Das Urteil ist allerdings nicht rechtskräftig. Twitter kann vor dem Oberlandesgericht Frankfurt am Main in Berufung gehen. Nach dem Eilverfahren steht noch das Hauptsacheverfahren an. Darin geht es zudem um Schadenersatz, den Blume nach eigenem Bekunden HateAid spenden will. Die Menschenrechtsorganisation hatte Blume in dem Prozess unterstützt.
Blume war vor Gericht vom Würzburger IT-Anwalt Chan-jo Jun vertreten worden. Auch Jun begrüßte das Urteil:
"Heute ist ein guter Tag für die Würde des Menschen (unantastbar, btw.), die Meinungsfreiheit und den demokratischen Rechtsstaat, bei dem Regeln für alle gelten - nicht nur für Milliardäre und anonyme Trolle." IT-Anwalt Chan-jo Jun auf Twitter.

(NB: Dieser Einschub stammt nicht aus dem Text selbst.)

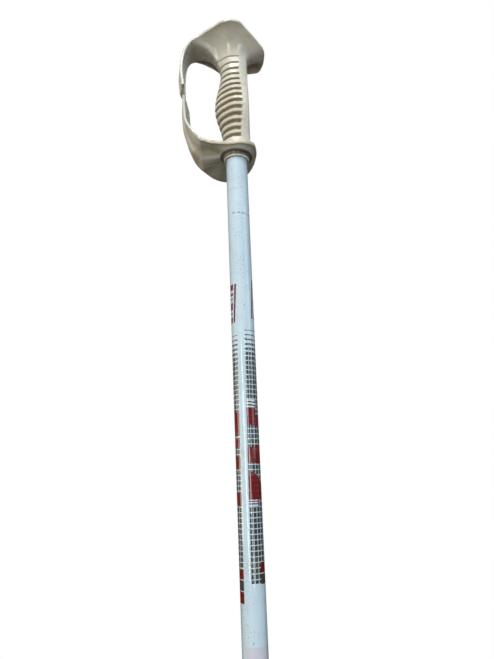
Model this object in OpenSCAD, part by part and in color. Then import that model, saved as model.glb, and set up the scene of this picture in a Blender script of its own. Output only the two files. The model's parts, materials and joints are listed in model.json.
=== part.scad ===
// Alpine ski pole with a strapless safety grip.
// +Z runs up the shaft, and the origin is on the shaft axis where the tip meets the ground.
// The split guard lies on the -X side of the handle, the palm on the +X side.

/* [Pole] */
// Length from the ground to the crown of the grip
pole_length = 1200; // [1000:10:1400]

/* [Shaft] */
// Outside diameter of the straight tube
shaft_d = 18; // [16:0.5:20]
// Wall of the tube
shaft_wall = 1.2; // [0.8:0.1:2]
// Outside diameter at the lower end of the taper
shaft_end_d = 11; // [10:0.5:13]
// Height above the ground at which the taper ends
taper_low = 95; // [90:5:150]
// Height above the ground at which the taper starts
taper_high = 420; // [300:10:600]
// Depth of the plug in the top of the tube
plug_depth = 14; // [8:1:25]
// Thickness of the head of that plug
plug_head = 2; // [1:0.5:4]

/* [Grip] */
// Height of the grip from the lower edge of its collar to its crown
grip_length = 134; // [124:1:150]
// Solid plastic between the blind bore for the shaft and the crown
crown_solid = 20; // [16:1:40]
// Radial gap between the shaft and the bore
bore_fit = 0.05; // [0.02:0.01:0.1]
// Distance from the shaft axis to the flat of the palm side
palm_flat = 12.7; // [12:0.1:15]
// Extra radius of the swell under the fingers
finger_swell = 5.9; // [3:0.1:8]
// Height of the middle of that swell in the grip
swell_height = 50; // [40:1:60]
// Outside diameter of the collar round the shaft
collar_d = 25; // [23:0.5:28]
// Height of the collar below the base plate
collar_height = 5; // [3:0.5:6]
// Reach of the base plate to the far side
plate_reach = 39; // [34:1:46]
// Thickness of the base plate at its rim
plate_rim = 3.4; // [2:0.1:5]
// Height of the base plate's lower edge above the collar
plate_foot = 1.7; // [1:0.1:3]
// Reach of the hood to the near side
hood_reach = 30.5; // [27:0.5:36]
// Thickness of the hood at its rim
hood_rim = 2.6; // [2:0.1:4]
// Depth of the hood's near rim below the crown
hood_depth = 15; // [12:0.5:20]
// Depth below the crown at which the handle starts to flare into the hood
flare_depth = 44; // [38:1:50]
// Drop of the hood's skirt on the far side
skirt_drop = 9; // [4:0.5:12]
// Slope of the hood and the base plate across the shaft, higher on the guard's side
grip_rake = 2.4; // [0:0.1:5]

/* [Finger grooves] */
// Number of grooves
groove_count = 14; // [6:1:14]
// Height of the lowest groove in the grip
groove_low = 19.3; // [17:0.1:24]
// Spacing of the grooves
groove_pitch = 6.1; // [5:0.1:6.5]
// Width of the widest groove
groove_w = 3; // [1.5:0.1:3.4]
// Depth of the deepest groove
groove_deep = 2; // [0.8:0.1:2.6]

/* [Guard] */
// Distance from the shaft axis to the inner face of the bands
guard_reach = 44.3; // [42:0.1:52]
// Thickness of the upper band
guard_wall = 3; // [2:0.1:4]
// Thickness of the lower band
lower_wall = 2.4; // [1.8:0.1:3.4]
// Gap left at each root, where the thin web of the moulding bends
root_gap = 0.3; // [0.2:0.05:0.5]
// Height in the grip of the split between the two bands
split_height = 65.5; // [58:0.5:72]
// Gap between the ends of the two bands
split_gap = 0.8; // [0.5:0.1:3]

/* [Basket] */
// Outside diameter of the basket
basket_d = 92; // [70:1:110]
// Number of spokes
spoke_count = 6; // [4:1:10]
// Width of a spoke
spoke_w = 7; // [4:0.5:12]
// Thickness of the basket's web
basket_web = 2.4; // [1.6:0.1:4]
// Width of the solid ring round the hub
basket_collar = 4; // [2:0.5:8]
// Drop of the web from the hub to the rim
basket_cone = 7; // [3:0.5:12]
// Diameter of the bead round the basket
bead_d = 5; // [4:0.5:8]
// Height of the hub
hub_height = 14; // [10:0.5:20]
// Wall of the hub
hub_wall = 3; // [2:0.5:5]
// Radial gap between the hub and its journal
journal_fit = 0.1; // [0.05:0.01:0.1]
// Height above the ground of the hub's lower face
hub_low = 52; // [46:1:60]

/* [Ferrule and tip] */
// Diameter of the journal that the basket turns on
journal_d = 14; // [13.5:0.5:18]
// Diameter of the sleeve above the journal
sleeve_d = 17; // [15.5:0.5:20]
// Height of the sleeve above the basket
sleeve_height = 30; // [20:1:50]
// Diameter of the ferrule's nose
nose_d = 10; // [9:0.5:12]
// Length of the straight nose
nose_length = 12; // [8:0.5:15]
// Diameter of the steel tip
tip_d = 6.5; // [5:0.5:8]
// Length of the steel tip below the ferrule
tip_length = 16; // [10:0.5:22]
// Diameter of the tip's shank inside the ferrule
shank_d = 5.6; // [4:0.2:6.2]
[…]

Jun hält es für gut möglich, dass das Verfahren am Ende beim Bundesgerichtshof (BGH) landet. Eine "spannende Frage" wäre, was passiert, wenn der neue Twitter-Chef Elon Musk sagen würde, er wolle sich nicht an gerichtliche Entscheidungen halten, so Jun.
Twitter setzt auf automatische Inhaltsmoderation
Für Twitter ist das Urteil unerfreulich, denn nun stellt sich die Frage, wie der Kurznachrichtendienst Hassbotschaften, Beleidigungen und Verleumdungen von der Plattform entfernt und dafür sorgt, dass sie nicht wieder auftauchen.
Elon Musk hat mehr als die Hälfte der Twitter-Belegschaft entlassen, darunter offenbar auch die Personen, die für die manuelle Moderation von gemeldeten Inhalten zuständig waren. Außerdem hat Twitter vor wenigen Tagen das "Trust and Safety Council" aufgelöst: Dieses 2016 gegründete Gremium hatte Twitter unabhängig bei kritischen Inhalten, die zum Beispiel in Verbindung mit Themen wie Hassrede, Ausbeutung von Kindern, Selbstmord und Selbstverletzung stehen, sowie anderen problematischen Aspekten im Netzwerk beraten.
Algorithmen können unwahre Tatsachenbehauptungen kaum erkennen
Es deutet daher alles darauf hin, dass die Moderation von gemeldeten Inhalten auf Twitter fast ausschließlich durch Algorithmen erfolgen soll. Das gilt als problematisch. Algorithmen können zwar bestimmte unerwünschte Wörter wie Beleidigungen und Schimpfwörter erkennen, tun sich aber schwer damit, unwahre Tatsachenbehauptungen, Verleumdungen oder Hetze zu erkennen, bei denen es auf die konkrete Formulierung und den Kontext ankommt.
Auch Chan-jo Jun hatte BR24 im Vorfeld gesagt, dass die algorithmische Moderation nicht funktioniere. Man könne zwar Algorithmen verwenden, um rechtswidrige Inhalte zu finden. "Aber die Entscheidung, ob etwas wirklich entfernt werden muss, muss am Ende ein Mensch treffen."
In einem ähnlich gelagerten Fall hatte Jun die Grünen-Politikerin Renate Künast vor Gericht gegen Facebook vertreten und die Löschung von erfundenen Zitaten erwirkt. Für seinen Einsatz hatte der Würzburger Jurist im September 2022 den Max-Dortu-Preis für Zivilcourage erhalten.
Der Artikel wurde mit Reaktionen von Michael Blume und Chan-jo Jun aktualisiert.